Accountability vs. efficiency: Consolidation was justified partly on efficiency grounds — eliminating duplicate payrolls, consolidating purchasing, unifying planning. However, the retention of independent constitutional officers, independent authorities, and excluded municipalities means the efficiency gains are partial. Coordination across entities such as the Jacksonville Planning Commission and the independently governed JEA requires formal inter-agency mechanisms rather than unified command.
Democratic access: A 19-member council governing a jurisdiction the size of a mid-sized U.S. state introduces representational distance. The Jacksonville public comment process and Jacksonville municipal elections structure reflect ongoing efforts to manage citizen engagement at scale.
Common misconceptions
Misconception: Jacksonville is the largest U.S. city by population.
Correction: Jacksonville ranks among the largest U.S. cities by land area, not population. The 874-square-mile figure reflects Duval County's full geographic extent. By population, Jacksonville ranked approximately 12th among U.S. cities as of the 2020 Census (U.S. Census Bureau, 2020 Decennial Census), not first.
Misconception: The consolidation merged all governments in Duval County.
Correction: Baldwin, Jacksonville Beach, Neptune Beach, and Atlantic Beach retained independent municipal governments.
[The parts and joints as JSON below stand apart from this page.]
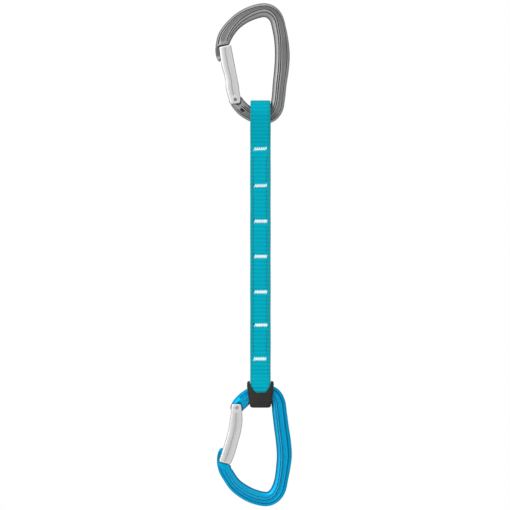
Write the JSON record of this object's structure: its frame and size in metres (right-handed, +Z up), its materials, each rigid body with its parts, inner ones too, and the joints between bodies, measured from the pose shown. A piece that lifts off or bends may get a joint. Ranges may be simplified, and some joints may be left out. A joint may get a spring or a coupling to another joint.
{
  "type": "climbing quickdraw",
  "caption": "Straight-gate carabiner and bent-gate carabiner joined by a sewn webbing sling, with a rubber keeper on the rope end.",
  "frame": {"origin": "the bolt seat: the top of the upper carabiner's opening, midway through its thickness", "axes": "+Z up along the hanging quickdraw, +X to the right when the gates face left, +Y away from the viewer through the thickness"},
  "size_m": [0.0644, 0.0204, 0.4226],
  "materials": {
    "anodised_grey": "satin grey anodised",
    "anodised_blue": "glossy blue anodised",
    "polished_silver": "polished",
    "steel": "brushed",
    "webbing": "woven nylon webbing",
    "seam_thread": "matte twisted thread",
    "tack_thread": "bonded white thread",
    "rubber": "matte moulded"
  },
  "bodies": {
    "upper_carabiner": {"upper_frame": "anodised_grey"},
    "upper_gate": {"upper_gate": "polished_silver", "upper_gate_rivet": "steel", "upper_gate_spring": "steel"},
    "upper_plunger": {"upper_gate_plunger": "steel"},
    "sling": {"sling_webbing": "webbing", "left_seam": "seam_thread", "right_seam": "seam_thread", "bar_tack_1": "tack_thread", "bar_tack_2": "tack_thread", "bar_tack_3": "tack_thread", "bar_tack_4": "tack_thread", "bar_tack_5": "tack_thread", "bar_tack_6": "tack_thread", "bar_tack_7": "tack_thread"},
    "lower_carabiner": {"lower_frame": "anodised_blue", "keeper": "rubber"},
    "lower_gate": {"lower_gate": "polished_silver", "lower_gate_rivet": "steel", "lower_gate_spring": "steel"},
    "lower_plunger": {"lower_gate_plunger": "steel"}
  },
  "joints": [
    {"name": "upper_gate_hinge", "type": "hinge", "parent": "upper_carabiner", "child": "upper_gate", "pos_m": [-0.0242, 0, -0.0693], "axis": [0, 1, 0], "range_deg": [0, 28], "stiffness_Nm_per_rad": 0.25, "springref_deg": -22.92},
    {"name": "upper_plunger_slide", "type": "slide", "parent": "upper_gate", "child": "upper_plunger", "axis": [-0.1908, 0, 0.9816], "range_m": [0, 0.0015], "deforming": ["upper_gate_spring"]},
    {"name": "sling_swing", "type": "hinge", "parent": "upper_carabiner", "child": "sling", "pos_m": [-0.003, 0, -0.08185], "axis": [1, 0, 0], "range_deg": [-75, 75]},
    {"name": "lower_carabiner_swing", "type": "hinge", "parent": "sling", "child": "lower_carabiner", "pos_m": [-0.003, 0, -0.297], "axis": [1, 0, 0], "range_deg": [-35, 35], "deforming": ["sling_webbing"]},
    {"name": "lower_gate_hinge", "type": "hinge", "parent": "lower_carabiner", "child": "lower_gate", "pos_m": [-0.0229, 0, -0.3278], "axis": [0, -1, 0], "range_deg": [0, 28], "stiffness_Nm_per_rad": 0.25, "springref_deg": -22.92},
    {"name": "lower_plunger_slide", "type": "slide", "parent": "lower_gate", "child": "lower_plunger", "axis": [-0.0698, 0, -0.9976], "range_m": [0, 0.0015], "deforming": ["lower_gate_spring"]}
  ],
  "couplings": [
    {"joint": "upper_plunger_slide", "follows": "upper_gate_hinge", "m_per_rad": 0.00287},
    {"joint": "lower_plunger_slide", "follows": "lower_gate_hinge", "m_per_rad": 0.00287}
  ]
}
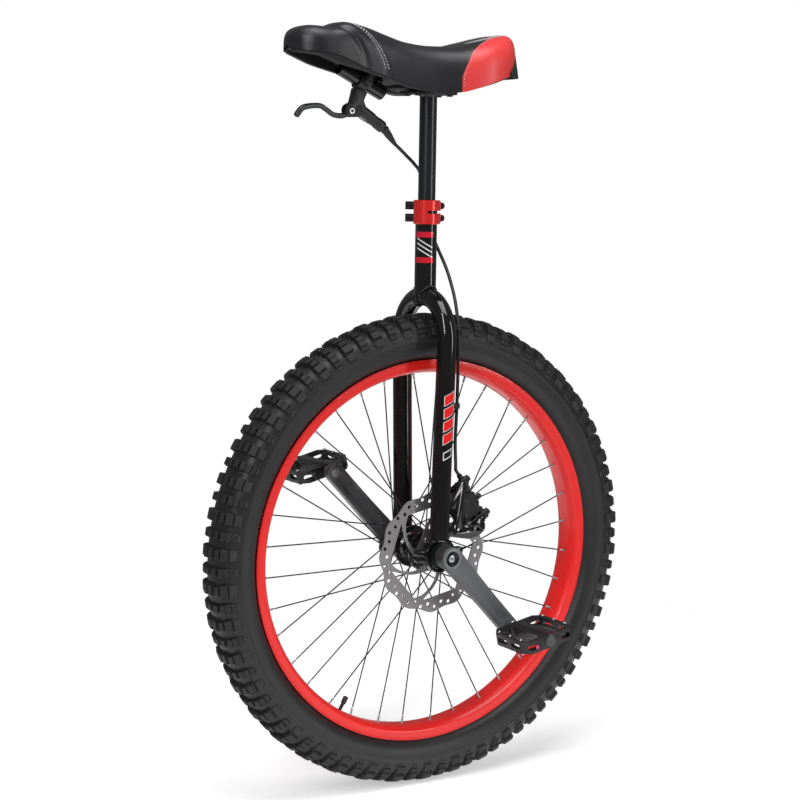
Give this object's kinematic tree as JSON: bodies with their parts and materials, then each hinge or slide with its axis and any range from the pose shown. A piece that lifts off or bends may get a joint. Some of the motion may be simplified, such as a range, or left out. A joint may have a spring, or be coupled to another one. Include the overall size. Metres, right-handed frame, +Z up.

Residents of those 4 cities elect their own mayors and councils, maintain separate ordinance authority, and are not governed by the Jacksonville City Council for local municipal matters.
Misconception: The Sheriff reports to the Mayor.
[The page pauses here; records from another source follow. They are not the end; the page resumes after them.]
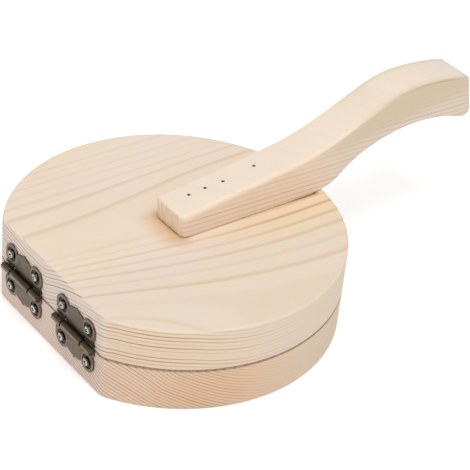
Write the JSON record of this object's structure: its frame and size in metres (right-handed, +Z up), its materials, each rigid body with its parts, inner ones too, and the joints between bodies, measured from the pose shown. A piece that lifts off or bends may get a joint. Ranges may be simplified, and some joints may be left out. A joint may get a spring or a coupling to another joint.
{
  "type": "dumpling wrapper press",
  "caption": "Round wooden press for flattening dough into dumpling wrappers: hinged boards with a straight back edge and a curved handle on the upper one.",
  "frame": {"origin": "centre of the round boards on the underside of the lower one", "axes": "+X along the handle, away from the hinges; +Z up; +Y towards the left hinge, as seen from behind the hinges"},
  "size_m": [0.1998, 0.13, 0.07],
  "materials": {
    "wood": "sanded, unvarnished pine",
    "hinge_bronze": "antique bronze, worn",
    "screw_steel": "nickel plated",
    "nail_steel": "dull, set below the wood"
  },
  "bodies": {
    "base": {"lower_board": "wood", "left_hinge_lower_leaf": "hinge_bronze", "left_hinge_pin": "hinge_bronze", "left_hinge_lower_screw_1": "screw_steel", "left_hinge_lower_screw_2": "screw_steel", "right_hinge_lower_leaf": "hinge_bronze", "right_hinge_pin": "hinge_bronze", "right_hinge_lower_screw_1": "screw_steel", "right_hinge_lower_screw_2": "screw_steel"},
    "lid": {"upper_board": "wood", "handle": "wood", "handle_nail_1": "nail_steel", "handle_nail_2": "nail_steel", "handle_nail_3": "nail_steel", "handle_nail_4": "nail_steel", "left_hinge_upper_leaf": "hinge_bronze", "left_hinge_upper_screw_1": "screw_steel", "left_hinge_upper_screw_2": "screw_steel", "right_hinge_upper_leaf": "hinge_bronze", "right_hinge_upper_screw_1": "screw_steel", "right_hinge_upper_screw_2": "screw_steel"}
  },
  "joints": [
    {"name": "lid_hinge", "type": "hinge", "parent": "base", "child": "lid", "pos_m": [-0.0565, 0, 0.01755], "axis": [0, -1, 0], "range_deg": [0, 167]}
  ]
}
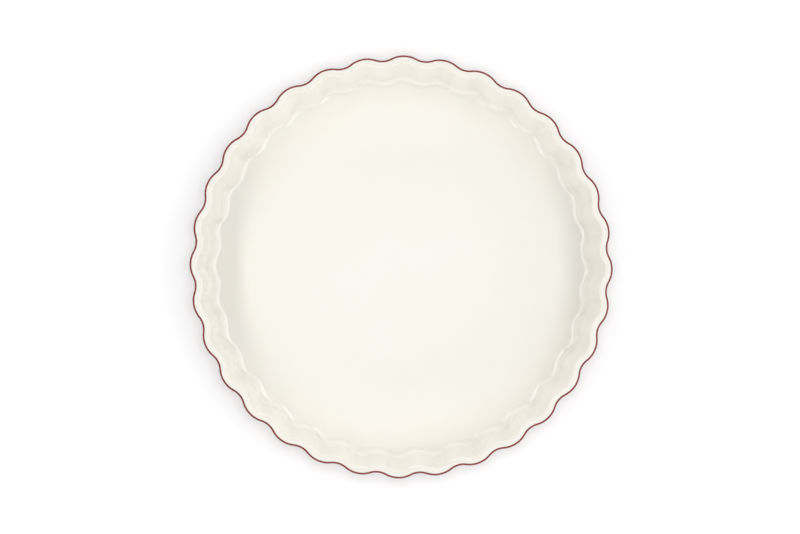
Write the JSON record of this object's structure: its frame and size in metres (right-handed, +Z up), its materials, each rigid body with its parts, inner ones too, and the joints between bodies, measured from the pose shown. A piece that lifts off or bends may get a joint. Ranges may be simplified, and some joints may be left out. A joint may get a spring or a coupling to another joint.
{
  "type": "fluted quiche dish",
  "caption": "Round baking dish of glazed stoneware with a fluted, slightly leaning wall, a flat rim and a level floor, for quiches and open tarts.",
  "frame": {"origin": "middle of the flat base that the dish rests on", "axes": "+Z up along the dish's own axis, +X through the crest of one flute"},
  "size_m": [0.28, 0.28, 0.045],
  "materials": {
    "bare_stoneware": "matt, unglazed",
    "cream_glaze": "gloss glaze",
    "red_glaze": "gloss glaze"
  },
  "bodies": {
    "root": {"stoneware_body": "bare_stoneware", "inner_glaze": "cream_glaze", "outer_glaze": "red_glaze", "underside_glaze": "red_glaze"}
  },
  "joints": []
}
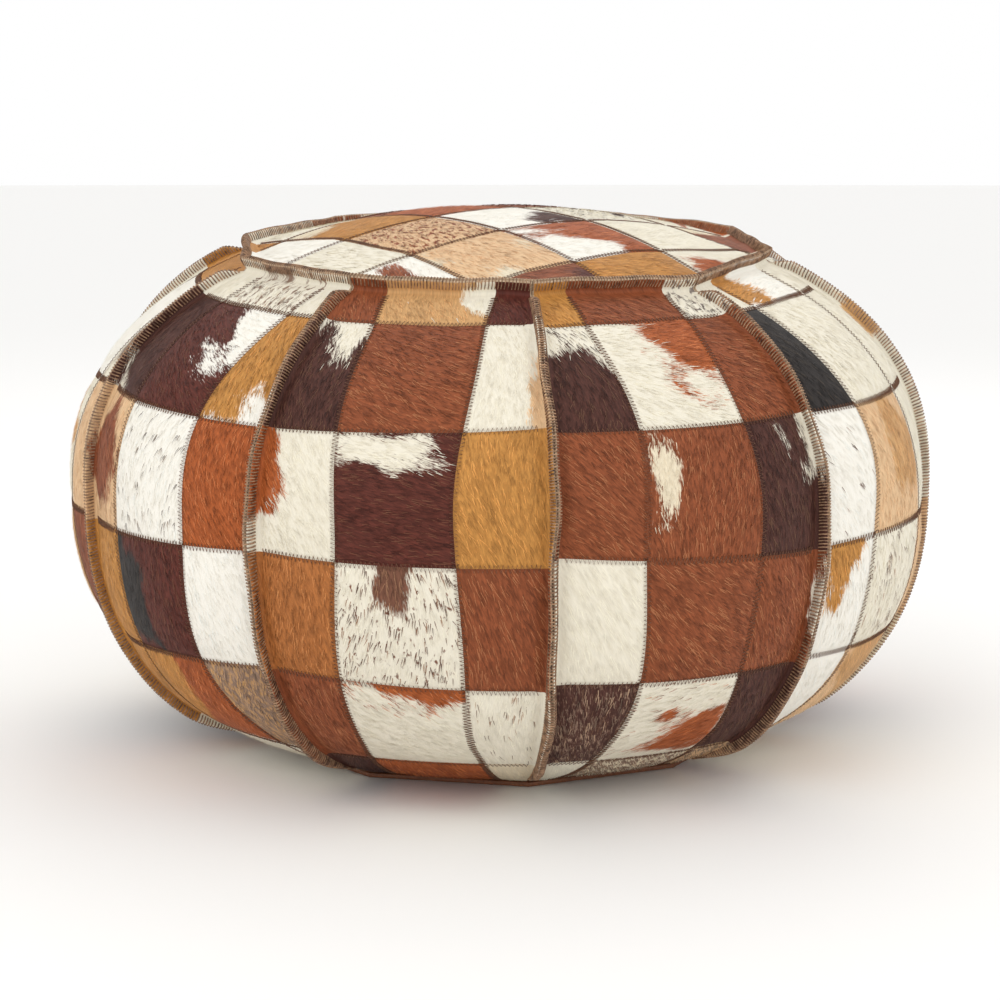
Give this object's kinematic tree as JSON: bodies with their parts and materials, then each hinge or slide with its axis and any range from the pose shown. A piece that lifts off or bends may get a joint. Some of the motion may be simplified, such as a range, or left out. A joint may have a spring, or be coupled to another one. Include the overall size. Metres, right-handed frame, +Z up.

Correction: Under Florida's constitution, the Sheriff is an independently elected constitutional officer. The Jacksonville Sheriff serves both city police and county sheriff functions but is not subordinate to the Mayor or City Council for operational decisions. The Jacksonville Sheriff's Office budget is subject to City Council appropriation, but command authority is constitutionally separate.
Misconception: The consolidation happened automatically by state law.
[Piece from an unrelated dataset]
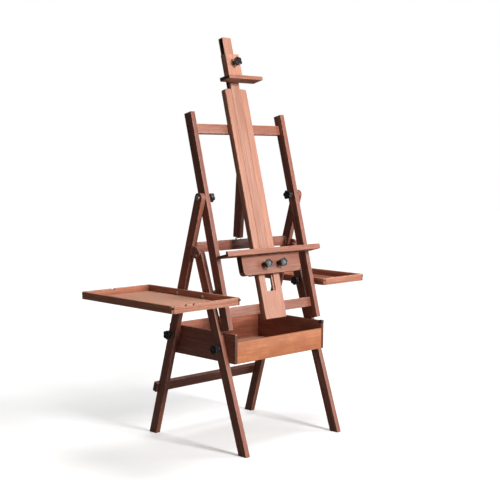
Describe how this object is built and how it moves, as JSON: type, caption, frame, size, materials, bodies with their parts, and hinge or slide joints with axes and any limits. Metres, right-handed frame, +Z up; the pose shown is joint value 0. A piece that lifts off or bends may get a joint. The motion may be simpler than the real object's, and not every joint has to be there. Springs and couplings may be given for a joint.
{
  "type": "artist easel",
  "caption": "Wooden H-frame studio easel with raked legs, storage box, side trays, tilting frame, slotted mast with sliding bar and top clamp, and canvas ledge.",
  "frame": {"origin": "on the floor, under the middle of the easel's whole extent with both trays", "axes": "+Z up; the artist stands on the -Y side; +X to the artist's right"},
  "size_m": [1.176, 0.549, 1.6049],
  "materials": {
    "stained_beech": "walnut-red stained beech, satin",
    "plywood": "thin stained plywood, satin",
    "black_plastic": "moulded black plastic",
    "steel": "zinc-plated steel"
  },
  "bodies": {
    "base": {"rear_leg_left": "stained_beech", "front_leg_left": "stained_beech", "hinge_block_left": "stained_beech", "hinge_bolt_left": "steel", "tilt_bolt_left": "steel", "tray_bolt_rear_left": "steel", "box_side_left": "stained_beech", "box_spacer_left": "stained_beech", "left_tray_floor": "plywood", "left_tray_outer_rail": "stained_beech", "left_tray_inner_rail": "stained_beech", "left_tray_front_rail": "stained_beech", "left_tray_back_rail": "stained_beech", "tray_spacer_left": "stained_beech", "rear_leg_right": "stained_beech", "front_leg_right": "stained_beech", "hinge_block_right": "stained_beech", "hinge_bolt_right": "steel", "tilt_bolt_right": "steel", "tray_bolt_rear_right": "steel", "box_side_right": "stained_beech", "box_spacer_right": "stained_beech", "right_tray_floor": "plywood", "right_tray_outer_rail": "stained_beech", "right_tray_inner_rail": "stained_beech", "right_tray_front_rail": "stained_beech", "right_tray_back_rail": "stained_beech", "tray_spacer_right": "stained_beech", "mid_rear_rail": "stained_beech", "lower_stretcher": "stained_beech", "strut_hinge": "steel", "box_front": "stained_beech", "box_back": "stained_beech", "box_floor": "plywood"},
    "strut": {"centre_strut": "stained_beech"},
    "frame": {"stile_left": "stained_beech", "stile_right": "stained_beech", "top_crossbar": "stained_beech", "bottom_crossbar": "stained_beech", "mast_board": "stained_beech"},
    "bar": {"sliding_bar": "stained_beech"},
    "clamp": {"top_clamp_block": "stained_beech", "top_clamp_shelf": "stained_beech"},
    "ledge": {"ledge_board": "stained_beech", "ledge_lip": "stained_beech", "ledge_apron": "stained_beech", "carriage_spacer_left": "stained_beech", "carriage_spacer_right": "stained_beech", "carriage_back_plate": "stained_beech"},
    "box_knob_rear_left": {"box_knob_rear_left": "black_plastic"},
    "box_knob_front_left": {"box_knob_front_left": "black_plastic"},
    "tray_knob_front_left": {"tray_knob_front_left": "black_plastic"},
    "tilt_knob_left": {"tilt_knob_left": "black_plastic"},
    "ledge_knob_left": {"ledge_knob_left": "black_plastic"},
    "box_knob_rear_right": {"box_knob_rear_right": "black_plastic"},
    "box_knob_front_right": {"box_knob_front_right": "black_plastic"},
    "tray_knob_front_right": {"tray_knob_front_right": "black_plastic"},
    "tilt_knob_right": {"tilt_knob_right": "black_plastic"},
    "ledge_knob_right": {"ledge_knob_right": "black_plastic"},
    "top_clamp_knob": {"top_clamp_knob": "black_plastic"}
  },
  "joints": [
    {"name": "frame_tilt", "type": "hinge", "parent": "base", "child": "frame", "pos_m": [0.04, -0.01132, 0.967], "axis": [-1, 0, 0], "range_deg": [0, 50]},
    {"name": "strut_swing", "type": "hinge", "parent": "base", "child": "strut", "pos_m": [0.04, 0.05698, 0.793], "axis": [-1, 0, 0], "range_deg": [0, 33]},
    {"name": "bar_slide", "type": "slide", "parent": "frame", "child": "bar", "axis": [0, 0.2588, 0.9659], "range_m": [-0.034, 0.45]},
    {"name": "clamp_slide", "type": "slide", "parent": "bar", "child": "clamp", "axis": [0, 0.2588, 0.9659], "range_m": [0, 0.065]},
    {"name": "ledge_slide", "type": "slide", "parent": "frame", "child": "ledge", "axis": [0, 0.2588, 0.9659], "range_m": [-0.1, 0.28]},
    {"name": "box_knob_rear_left_spin", "type": "hinge", "parent": "base", "child": "box_knob_rear_left", "pos_m": [-0.26, 0.1373, 0.42], "axis": [-1, 0, 0], "continuous": true},
    {"name": "box_knob_front_left_spin", "type": "hinge", "parent": "base", "child": "box_knob_front_left", "pos_m": [-0.25, -0.12035, 0.395], "axis": [-1, 0, 0], "continuous": true},
    {"name": "tray_knob_front_left_spin", "type": "hinge", "parent": "base", "child": "tray_knob_front_left", "pos_m": [-0.2, -0.05358, 0.5925], "axis": [1, 0, 0], "continuous": true},
    {"name": "tilt_knob_left_spin", "type": "hinge", "parent": "base", "child": "tilt_knob_left", "pos_m": [-0.19, -0.01132, 0.967], "axis": [1, 0, 0], "continuous": true},
    {"name": "ledge_knob_left_spin", "type": "hinge", "parent": "ledge", "child": "ledge_knob_left", "pos_m": [-0.0025, -0.1433, 0.70627], "axis": [0, -0.9659, 0.2588], "continuous": true},
    {"name": "box_knob_rear_right_spin", "type": "hinge", "parent": "base", "child": "box_knob_rear_right", "pos_m": [0.34, 0.1373, 0.42], "axis": [1, 0, 0], "continuous": true},
    {"name": "box_knob_front_right_spin", "type": "hinge", "parent": "base", "child": "box_knob_front_right", "pos_m": [0.33, -0.12035, 0.395], "axis": [1, 0, 0], "continuous": true},
    {"name": "tray_knob_front_right_spin", "type": "hinge", "parent": "base", "child": "tray_knob_front_right", "pos_m": [0.28, -0.04766, 0.61], "axis": [-1, 0, 0], "continuous": true},
    {"name": "tilt_knob_right_spin", "type": "hinge", "parent": "base", "child": "tilt_knob_right", "pos_m": [0.27, -0.01132, 0.967], "axis": [-1, 0, 0], "continuous": true},
    {"name": "ledge_knob_right_spin", "type": "hinge", "parent": "ledge", "child": "ledge_knob_right", "pos_m": [0.0825, -0.1433, 0.70627], "axis": [0, -0.9659, 0.2588], "continuous": true},
    {"name": "top_clamp_knob_spin", "type": "hinge", "parent": "clamp", "child": "top_clamp_knob", "pos_m": [0.04, 0.08067, 1.50347], "axis": [0, -0.9659, 0.2588], "continuous": true}
  ],
  "couplings": [
    {"joint": "strut_swing", "follows": "frame_tilt", "ratio": 0.64}
  ]
}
Correction: The consolidation required an affirmative public referendum. Duval County voters approved the consolidation charter on August 6, 1967, by a margin of approximately 2-to-1. The enabling act (Chapter 67-1320, Laws of Florida) authorized the referendum but did not impose consolidation without voter approval.
Misconception: JEA is a city department.
Correction: JEA (Jacksonville Electric Authority) is a community-owned utility operating under an independent governing board. It is not a department of the consolidated government. Further detail is available at Jacksonville JEA Utility Authority.
Checklist or steps
The following sequence describes the procedural stages through which the 1968 consolidation moved from proposal to operative government, presented as a factual chronological record rather than a procedural guide.
Stage 1 — Legislative authorization
Florida Legislature enacted Chapter 67-1320, Laws of Florida (1967 session), authorizing Duval County to hold a referendum on a consolidation charter.
Stage 2 — Charter drafting commission
A local study commission, appointed by the Governor and local legislative delegation, drafted the proposed charter document specifying the structure of the consolidated government, the exempted municipalities, the retained constitutional officers, and the transition timeline.
Stage 3 — Public referendum
Duval County registered voters cast ballots on August 6, 1967. Approval required a simple majority. The measure passed.
Stage 4 — Transition period (1967–1968)
A 13-month transition period allowed for the merger of city and county payrolls, the physical consolidation of agencies, the assignment of assets and liabilities, and the preparation of the first consolidated budget.
Stage 5 — Operative date
The consolidated government took operational effect on October 1, 1968, with the first elected Mayor (Hans Tanzler) and the inaugural 19-member City Council assuming office.
Stage 6 — Post-consolidation charter amendments
The charter has been amended through subsequent referenda on multiple occasions, adjusting council district boundaries following Census reapportionment, modifying mayoral term limits, and restructuring specific agency relationships.
The full historical trajectory from pre-consolidation Jacksonville through charter amendments is documented at Jacksonville Government Timeline. For broader civic context, the index provides an orientation to the range of Jacksonville metro government topics covered across this reference.
Reference table or matrix
| Feature | Pre-1968 City of Jacksonville | Post-1968 Consolidated Government |
|---|---|---|
| Geographic jurisdiction | Original city limits (~30 sq mi) | Duval County (~874 sq mi) |
| Governing body | City Commission | 19-member City Council (14 district + 5 at-large) |
| Executive | City Manager (appointed) | Elected Mayor (strong-mayor model) |
| Sheriff | Separate Duval County Sheriff | Single JSO serving both city and county functions |
| Independent municipalities | N/A (separate entities) | 4 retained: Baldwin, Jax Beach, Neptune Beach, Atlantic Beach |
| Utility authority | Jacksonville Electric Authority (pre-existing) | JEA retained as independent authority |
| School board | Independent (remains independent post-consolidation) | Independent Duval County School Board (unchanged) |
| Enabling law | Florida general statutes | Ch. 67-1320, Laws of Florida (special act) |
| Operative date | — | October 1, 1968 |
Scope, coverage, and limitations
This page covers the 1968 consolidation of the City of Jacksonville and Duval County, Florida. It does not address the governance structures of Baldwin, Jacksonville Beach, Neptune Beach, or Atlantic Beach — those 4 municipalities operate under separate charters and are outside the scope of the consolidated government's authority for local municipal matters. Florida state law, not Jacksonville's charter, governs the rights and powers of those independent municipalities. The page does not constitute legal interpretation of the Jacksonville charter, Florida Statutes, or any judicial decision interpreting consolidation authority. Questions involving adjacent counties (Clay, St. Johns, Nassau, Baker) or the Northeast Florida Regional Council fall outside the geographic scope of this page.